### TASK STATEMENT:
Look through the records below and collect all lines that hold the string "each".
--- Start RECORDS SHOWN ---
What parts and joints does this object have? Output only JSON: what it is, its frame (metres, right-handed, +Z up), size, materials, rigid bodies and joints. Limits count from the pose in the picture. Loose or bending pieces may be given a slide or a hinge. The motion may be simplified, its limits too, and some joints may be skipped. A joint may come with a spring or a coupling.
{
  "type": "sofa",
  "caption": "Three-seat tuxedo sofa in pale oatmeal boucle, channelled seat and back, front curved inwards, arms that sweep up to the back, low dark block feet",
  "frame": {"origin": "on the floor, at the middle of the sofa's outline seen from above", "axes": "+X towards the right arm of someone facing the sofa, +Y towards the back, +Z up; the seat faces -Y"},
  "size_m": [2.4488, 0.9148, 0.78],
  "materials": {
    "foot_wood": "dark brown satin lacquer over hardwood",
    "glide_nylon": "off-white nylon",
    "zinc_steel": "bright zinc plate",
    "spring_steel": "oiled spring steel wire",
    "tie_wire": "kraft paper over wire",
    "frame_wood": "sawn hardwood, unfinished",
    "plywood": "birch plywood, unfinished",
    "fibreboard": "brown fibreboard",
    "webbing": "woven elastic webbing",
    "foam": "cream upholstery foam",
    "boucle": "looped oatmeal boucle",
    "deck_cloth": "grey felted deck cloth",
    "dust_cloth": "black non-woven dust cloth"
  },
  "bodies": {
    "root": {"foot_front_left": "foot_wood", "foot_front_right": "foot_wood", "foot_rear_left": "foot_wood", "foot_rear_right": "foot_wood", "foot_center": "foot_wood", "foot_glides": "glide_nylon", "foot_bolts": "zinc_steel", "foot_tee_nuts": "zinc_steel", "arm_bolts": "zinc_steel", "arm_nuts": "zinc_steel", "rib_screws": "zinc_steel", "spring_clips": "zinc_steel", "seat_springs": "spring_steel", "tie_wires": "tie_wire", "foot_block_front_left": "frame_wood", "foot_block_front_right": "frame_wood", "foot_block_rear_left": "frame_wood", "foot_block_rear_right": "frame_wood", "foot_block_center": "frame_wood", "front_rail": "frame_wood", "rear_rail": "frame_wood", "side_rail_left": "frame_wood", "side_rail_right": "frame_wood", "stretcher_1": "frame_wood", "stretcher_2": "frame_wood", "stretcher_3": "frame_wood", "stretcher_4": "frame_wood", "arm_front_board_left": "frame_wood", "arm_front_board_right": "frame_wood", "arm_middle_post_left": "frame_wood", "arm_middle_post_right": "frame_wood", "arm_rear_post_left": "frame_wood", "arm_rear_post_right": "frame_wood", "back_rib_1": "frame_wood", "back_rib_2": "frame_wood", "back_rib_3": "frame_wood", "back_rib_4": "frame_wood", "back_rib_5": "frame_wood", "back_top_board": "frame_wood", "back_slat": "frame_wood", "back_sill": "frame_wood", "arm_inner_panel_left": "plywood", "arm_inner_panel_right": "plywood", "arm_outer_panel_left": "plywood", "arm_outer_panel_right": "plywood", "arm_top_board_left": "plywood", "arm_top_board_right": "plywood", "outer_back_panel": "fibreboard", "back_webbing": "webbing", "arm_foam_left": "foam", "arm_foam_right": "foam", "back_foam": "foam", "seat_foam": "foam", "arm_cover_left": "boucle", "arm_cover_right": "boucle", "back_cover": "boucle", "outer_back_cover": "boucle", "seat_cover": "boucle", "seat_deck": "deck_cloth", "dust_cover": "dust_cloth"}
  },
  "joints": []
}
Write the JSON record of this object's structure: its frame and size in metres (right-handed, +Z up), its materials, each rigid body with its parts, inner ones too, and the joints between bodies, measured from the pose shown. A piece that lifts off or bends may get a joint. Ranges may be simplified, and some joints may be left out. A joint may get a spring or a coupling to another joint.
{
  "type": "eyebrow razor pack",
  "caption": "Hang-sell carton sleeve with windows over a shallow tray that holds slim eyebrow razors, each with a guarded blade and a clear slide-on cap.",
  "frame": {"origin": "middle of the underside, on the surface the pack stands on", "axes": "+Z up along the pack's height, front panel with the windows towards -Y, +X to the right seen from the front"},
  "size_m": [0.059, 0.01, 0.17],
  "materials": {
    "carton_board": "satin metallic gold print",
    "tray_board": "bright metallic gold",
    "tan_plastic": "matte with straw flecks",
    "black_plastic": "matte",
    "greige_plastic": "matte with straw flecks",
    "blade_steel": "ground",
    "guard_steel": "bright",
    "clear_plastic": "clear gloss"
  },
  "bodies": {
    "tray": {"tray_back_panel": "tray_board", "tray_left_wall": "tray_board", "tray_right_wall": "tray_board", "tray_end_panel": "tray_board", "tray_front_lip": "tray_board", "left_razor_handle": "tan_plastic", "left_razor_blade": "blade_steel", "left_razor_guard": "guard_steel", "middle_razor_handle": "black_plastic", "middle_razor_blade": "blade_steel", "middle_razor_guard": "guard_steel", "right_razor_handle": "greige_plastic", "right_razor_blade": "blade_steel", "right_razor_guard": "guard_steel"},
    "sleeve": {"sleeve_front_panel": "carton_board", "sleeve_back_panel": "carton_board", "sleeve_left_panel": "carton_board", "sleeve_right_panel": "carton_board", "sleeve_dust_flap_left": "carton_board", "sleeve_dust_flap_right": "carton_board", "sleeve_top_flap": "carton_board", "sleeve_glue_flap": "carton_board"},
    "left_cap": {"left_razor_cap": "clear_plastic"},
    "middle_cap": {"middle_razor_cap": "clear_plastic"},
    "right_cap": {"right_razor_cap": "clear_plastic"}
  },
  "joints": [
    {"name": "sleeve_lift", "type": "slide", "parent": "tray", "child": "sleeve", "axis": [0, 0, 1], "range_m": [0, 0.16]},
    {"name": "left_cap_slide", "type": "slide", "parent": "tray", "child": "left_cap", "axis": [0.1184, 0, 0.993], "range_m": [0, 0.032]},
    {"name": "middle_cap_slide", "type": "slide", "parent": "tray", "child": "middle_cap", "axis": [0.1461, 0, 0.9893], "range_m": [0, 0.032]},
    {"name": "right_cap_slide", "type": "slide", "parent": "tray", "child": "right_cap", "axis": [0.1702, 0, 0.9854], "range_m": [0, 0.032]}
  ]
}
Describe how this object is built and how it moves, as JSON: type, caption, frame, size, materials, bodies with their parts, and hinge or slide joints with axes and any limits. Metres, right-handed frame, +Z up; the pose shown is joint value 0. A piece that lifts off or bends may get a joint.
--- End RECORDS SHOWN ---
### TASK RESPONSE:
Write the JSON record of this object's structure: its frame and size in metres (right-handed, +Z up), its materials, each rigid body with its parts, inner ones too, and the joints between bodies, measured from the pose shown. A piece that lifts off or bends may get a joint. Ranges may be simplified, and some joints may be left out. A joint may get a spring or a coupling to another joint.
  "caption": "Hang-sell carton sleeve with windows over a shallow tray that holds slim eyebrow razors, each with a guarded blade and a clear slide-on cap.",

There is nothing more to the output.